Task to complete —
Can you reproduce the data beneath, keeping every line exact?

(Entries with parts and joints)
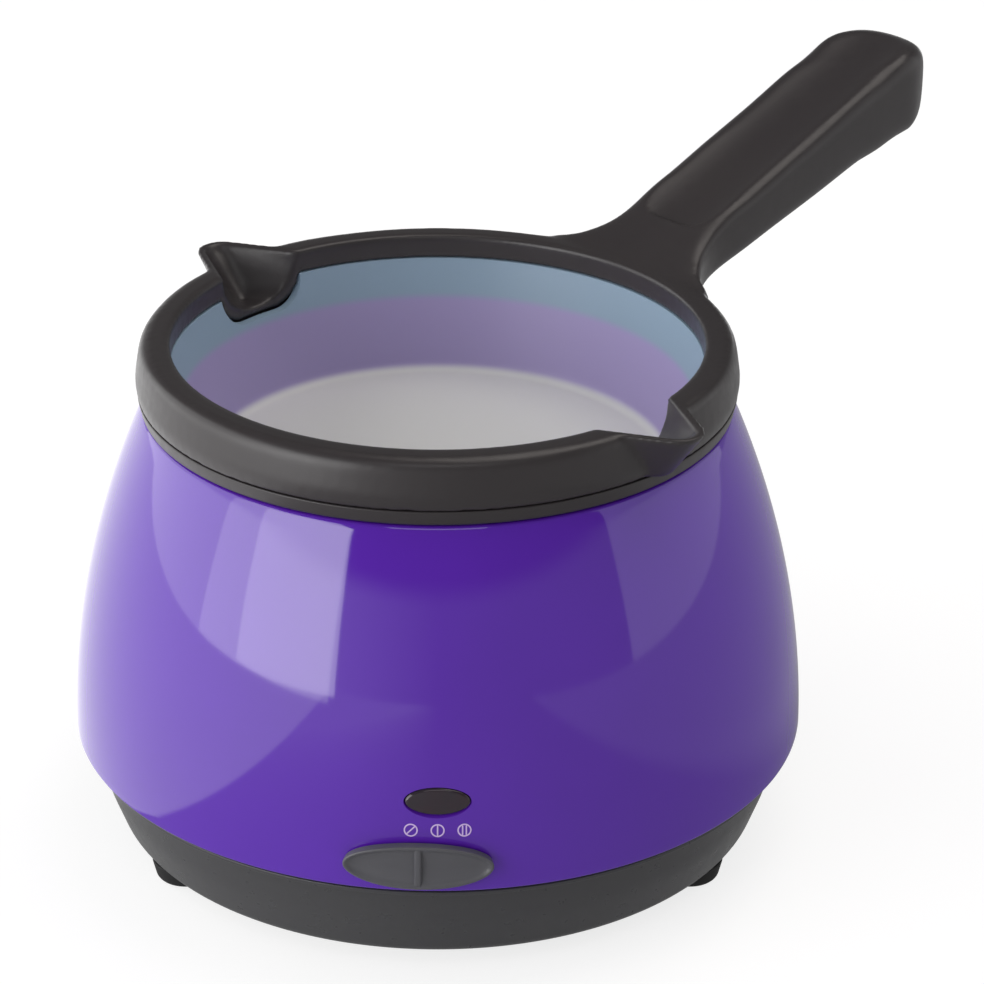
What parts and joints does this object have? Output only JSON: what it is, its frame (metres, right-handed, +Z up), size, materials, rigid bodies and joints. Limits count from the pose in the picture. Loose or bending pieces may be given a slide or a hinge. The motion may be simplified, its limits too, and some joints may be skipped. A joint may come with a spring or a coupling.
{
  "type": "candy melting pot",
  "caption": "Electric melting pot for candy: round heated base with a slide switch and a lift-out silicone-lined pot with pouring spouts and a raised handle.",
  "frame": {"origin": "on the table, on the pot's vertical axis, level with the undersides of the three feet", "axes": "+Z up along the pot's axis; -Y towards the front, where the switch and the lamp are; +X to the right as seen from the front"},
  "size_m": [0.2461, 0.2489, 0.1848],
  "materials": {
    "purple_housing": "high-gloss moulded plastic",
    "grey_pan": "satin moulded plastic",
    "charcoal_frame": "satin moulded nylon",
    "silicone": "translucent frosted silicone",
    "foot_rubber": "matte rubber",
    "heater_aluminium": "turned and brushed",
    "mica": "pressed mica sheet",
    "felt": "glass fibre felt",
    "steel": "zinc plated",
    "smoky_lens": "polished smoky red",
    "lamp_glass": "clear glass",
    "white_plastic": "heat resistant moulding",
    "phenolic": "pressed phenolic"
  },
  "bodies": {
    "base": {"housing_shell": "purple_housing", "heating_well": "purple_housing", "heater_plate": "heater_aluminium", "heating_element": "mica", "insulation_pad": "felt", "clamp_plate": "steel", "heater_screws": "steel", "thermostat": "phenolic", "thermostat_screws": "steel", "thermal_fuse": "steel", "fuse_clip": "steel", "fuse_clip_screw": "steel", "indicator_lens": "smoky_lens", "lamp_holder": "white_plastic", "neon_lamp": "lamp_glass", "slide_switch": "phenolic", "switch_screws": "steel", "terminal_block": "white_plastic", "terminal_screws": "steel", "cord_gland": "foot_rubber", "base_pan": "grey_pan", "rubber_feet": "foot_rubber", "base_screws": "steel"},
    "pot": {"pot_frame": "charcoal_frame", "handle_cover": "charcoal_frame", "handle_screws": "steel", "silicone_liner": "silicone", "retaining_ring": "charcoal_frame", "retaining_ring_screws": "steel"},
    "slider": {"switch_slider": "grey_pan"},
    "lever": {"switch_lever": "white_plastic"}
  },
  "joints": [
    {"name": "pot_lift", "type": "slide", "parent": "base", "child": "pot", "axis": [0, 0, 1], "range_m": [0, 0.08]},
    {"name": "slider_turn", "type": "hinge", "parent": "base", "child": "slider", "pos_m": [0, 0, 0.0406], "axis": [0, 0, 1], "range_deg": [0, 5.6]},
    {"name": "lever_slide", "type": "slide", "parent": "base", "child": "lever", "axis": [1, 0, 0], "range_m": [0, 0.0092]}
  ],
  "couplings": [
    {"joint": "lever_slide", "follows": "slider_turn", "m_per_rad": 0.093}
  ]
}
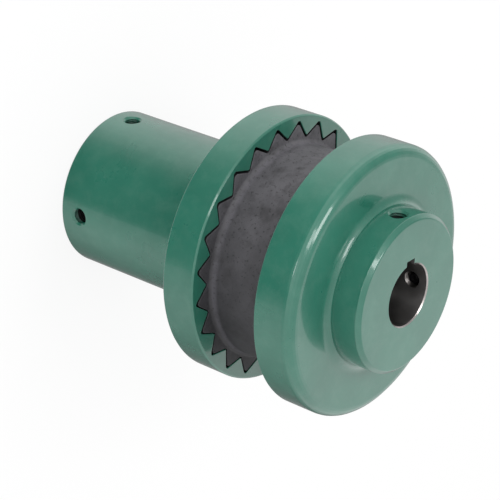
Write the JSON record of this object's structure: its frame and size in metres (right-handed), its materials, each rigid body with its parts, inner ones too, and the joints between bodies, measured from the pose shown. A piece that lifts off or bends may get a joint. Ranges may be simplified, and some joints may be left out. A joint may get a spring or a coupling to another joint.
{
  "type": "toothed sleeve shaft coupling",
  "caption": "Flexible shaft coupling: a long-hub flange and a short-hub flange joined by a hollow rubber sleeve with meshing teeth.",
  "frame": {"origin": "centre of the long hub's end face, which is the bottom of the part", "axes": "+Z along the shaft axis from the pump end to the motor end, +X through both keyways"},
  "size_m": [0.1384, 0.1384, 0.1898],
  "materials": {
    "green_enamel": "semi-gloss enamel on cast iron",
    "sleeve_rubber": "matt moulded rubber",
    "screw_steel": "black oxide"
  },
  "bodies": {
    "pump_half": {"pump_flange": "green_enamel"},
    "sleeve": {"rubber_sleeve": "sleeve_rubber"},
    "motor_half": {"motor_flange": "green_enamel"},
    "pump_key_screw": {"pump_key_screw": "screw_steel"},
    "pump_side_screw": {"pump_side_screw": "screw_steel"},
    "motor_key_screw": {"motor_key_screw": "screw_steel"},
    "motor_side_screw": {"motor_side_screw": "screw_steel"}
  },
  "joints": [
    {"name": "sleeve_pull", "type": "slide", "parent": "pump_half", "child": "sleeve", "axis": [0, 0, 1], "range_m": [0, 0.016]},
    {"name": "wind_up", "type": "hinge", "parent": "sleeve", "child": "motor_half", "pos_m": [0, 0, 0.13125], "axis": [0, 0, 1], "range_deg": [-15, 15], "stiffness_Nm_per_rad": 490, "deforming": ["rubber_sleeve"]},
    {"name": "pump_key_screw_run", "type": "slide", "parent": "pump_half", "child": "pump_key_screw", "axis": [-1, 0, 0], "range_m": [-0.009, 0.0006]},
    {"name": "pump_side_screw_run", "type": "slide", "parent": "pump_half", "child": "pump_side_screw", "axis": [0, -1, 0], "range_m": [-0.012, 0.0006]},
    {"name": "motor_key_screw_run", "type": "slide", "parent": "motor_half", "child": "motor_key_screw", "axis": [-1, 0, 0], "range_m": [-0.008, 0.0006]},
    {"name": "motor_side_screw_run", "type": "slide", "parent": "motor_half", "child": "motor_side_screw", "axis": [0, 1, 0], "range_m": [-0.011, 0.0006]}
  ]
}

Reply —
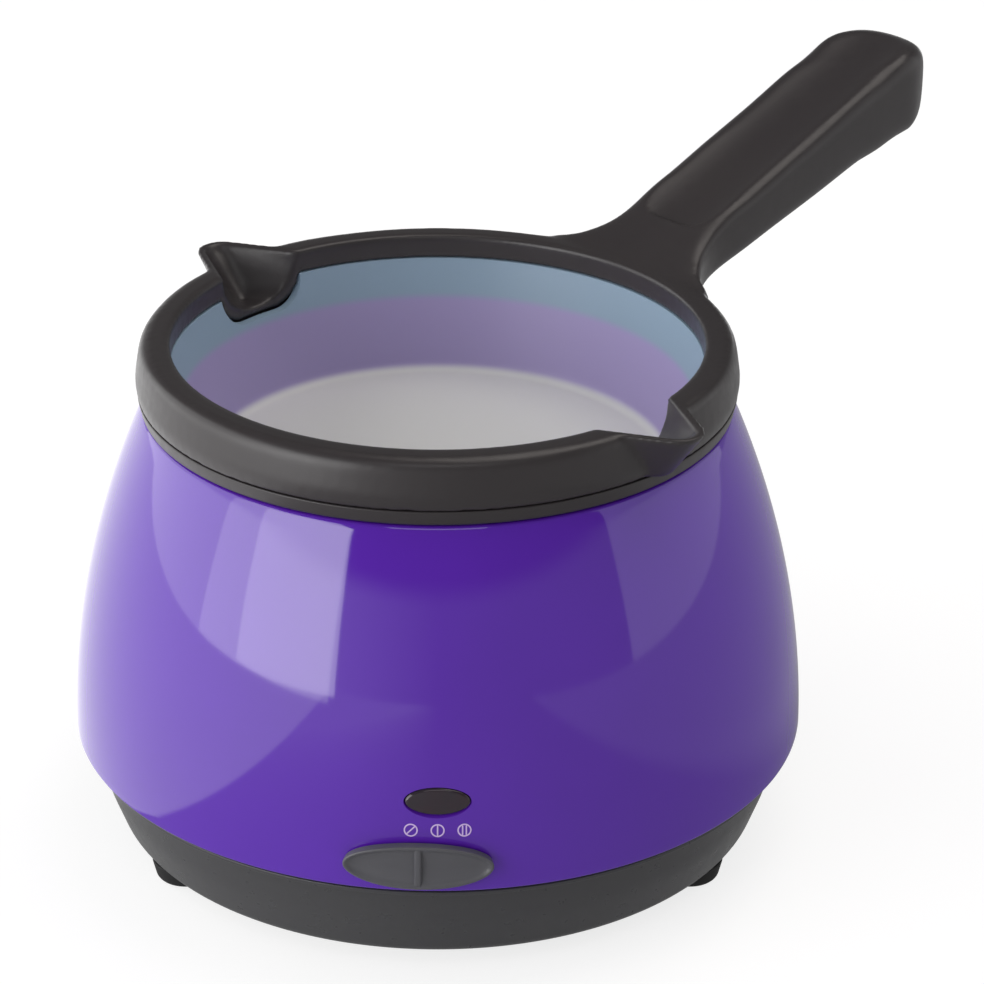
What parts and joints does this object have? Output only JSON: what it is, its frame (metres, right-handed, +Z up), size, materials, rigid bodies and joints. Limits count from the pose in the picture. Loose or bending pieces may be given a slide or a hinge. The motion may be simplified, its limits too, and some joints may be skipped. A joint may come with a spring or a coupling.
{
  "type": "candy melting pot",
  "caption": "Electric melting pot for candy: round heated base with a slide switch and a lift-out silicone-lined pot with pouring spouts and a raised handle.",
  "frame": {"origin": "on the table, on the pot's vertical axis, level with the undersides of the three feet", "axes": "+Z up along the pot's axis; -Y towards the front, where the switch and the lamp are; +X to the right as seen from the front"},
  "size_m": [0.2461, 0.2489, 0.1848],
  "materials": {
    "purple_housing": "high-gloss moulded plastic",
    "grey_pan": "satin moulded plastic",
    "charcoal_frame": "satin moulded nylon",
    "silicone": "translucent frosted silicone",
    "foot_rubber": "matte rubber",
    "heater_aluminium": "turned and brushed",
    "mica": "pressed mica sheet",
    "felt": "glass fibre felt",
    "steel": "zinc plated",
    "smoky_lens": "polished smoky red",
    "lamp_glass": "clear glass",
    "white_plastic": "heat resistant moulding",
    "phenolic": "pressed phenolic"
  },
  "bodies": {
    "base": {"housing_shell": "purple_housing", "heating_well": "purple_housing", "heater_plate": "heater_aluminium", "heating_element": "mica", "insulation_pad": "felt", "clamp_plate": "steel", "heater_screws": "steel", "thermostat": "phenolic", "thermostat_screws": "steel", "thermal_fuse": "steel", "fuse_clip": "steel", "fuse_clip_screw": "steel", "indicator_lens": "smoky_lens", "lamp_holder": "white_plastic", "neon_lamp": "lamp_glass", "slide_switch": "phenolic", "switch_screws": "steel", "terminal_block": "white_plastic", "terminal_screws": "steel", "cord_gland": "foot_rubber", "base_pan": "grey_pan", "rubber_feet": "foot_rubber", "base_screws": "steel"},
    "pot": {"pot_frame": "charcoal_frame", "handle_cover": "charcoal_frame", "handle_screws": "steel", "silicone_liner": "silicone", "retaining_ring": "charcoal_frame", "retaining_ring_screws": "steel"},
    "slider": {"switch_slider": "grey_pan"},
    "lever": {"switch_lever": "white_plastic"}
  },
  "joints": [
    {"name": "pot_lift", "type": "slide", "parent": "base", "child": "pot", "axis": [0, 0, 1], "range_m": [0, 0.08]},
    {"name": "slider_turn", "type": "hinge", "parent": "base", "child": "slider", "pos_m": [0, 0, 0.0406], "axis": [0, 0, 1], "range_deg": [0, 5.6]},
    {"name": "lever_slide", "type": "slide", "parent": "base", "child": "lever", "axis": [1, 0, 0], "range_m": [0, 0.0092]}
  ],
  "couplings": [
    {"joint": "lever_slide", "follows": "slider_turn", "m_per_rad": 0.093}
  ]
}
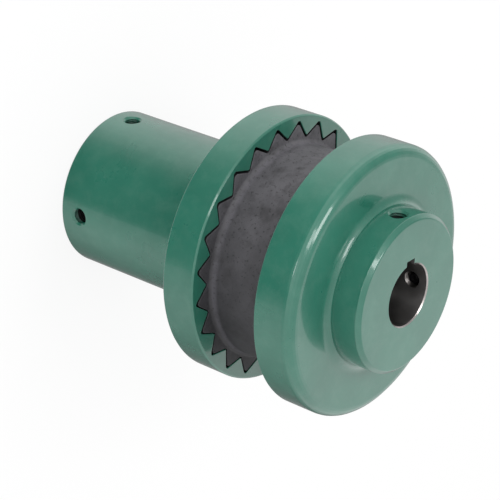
Write the JSON record of this object's structure: its frame and size in metres (right-handed), its materials, each rigid body with its parts, inner ones too, and the joints between bodies, measured from the pose shown. A piece that lifts off or bends may get a joint. Ranges may be simplified, and some joints may be left out. A joint may get a spring or a coupling to another joint.
{
  "type": "toothed sleeve shaft coupling",
  "caption": "Flexible shaft coupling: a long-hub flange and a short-hub flange joined by a hollow rubber sleeve with meshing teeth.",
  "frame": {"origin": "centre of the long hub's end face, which is the bottom of the part", "axes": "+Z along the shaft axis from the pump end to the motor end, +X through both keyways"},
  "size_m": [0.1384, 0.1384, 0.1898],
  "materials": {
    "green_enamel": "semi-gloss enamel on cast iron",
    "sleeve_rubber": "matt moulded rubber",
    "screw_steel": "black oxide"
  },
  "bodies": {
    "pump_half": {"pump_flange": "green_enamel"},
    "sleeve": {"rubber_sleeve": "sleeve_rubber"},
    "motor_half": {"motor_flange": "green_enamel"},
    "pump_key_screw": {"pump_key_screw": "screw_steel"},
    "pump_side_screw": {"pump_side_screw": "screw_steel"},
    "motor_key_screw": {"motor_key_screw": "screw_steel"},
    "motor_side_screw": {"motor_side_screw": "screw_steel"}
  },
  "joints": [
    {"name": "sleeve_pull", "type": "slide", "parent": "pump_half", "child": "sleeve", "axis": [0, 0, 1], "range_m": [0, 0.016]},
    {"name": "wind_up", "type": "hinge", "parent": "sleeve", "child": "motor_half", "pos_m": [0, 0, 0.13125], "axis": [0, 0, 1], "range_deg": [-15, 15], "stiffness_Nm_per_rad": 490, "deforming": ["rubber_sleeve"]},
    {"name": "pump_key_screw_run", "type": "slide", "parent": "pump_half", "child": "pump_key_screw", "axis": [-1, 0, 0], "range_m": [-0.009, 0.0006]},
    {"name": "pump_side_screw_run", "type": "slide", "parent": "pump_half", "child": "pump_side_screw", "axis": [0, -1, 0], "range_m": [-0.012, 0.0006]},
    {"name": "motor_key_screw_run", "type": "slide", "parent": "motor_half", "child": "motor_key_screw", "axis": [-1, 0, 0], "range_m": [-0.008, 0.0006]},
    {"name": "motor_side_screw_run", "type": "slide", "parent": "motor_half", "child": "motor_side_screw", "axis": [0, 1, 0], "range_m": [-0.011, 0.0006]}
  ]
}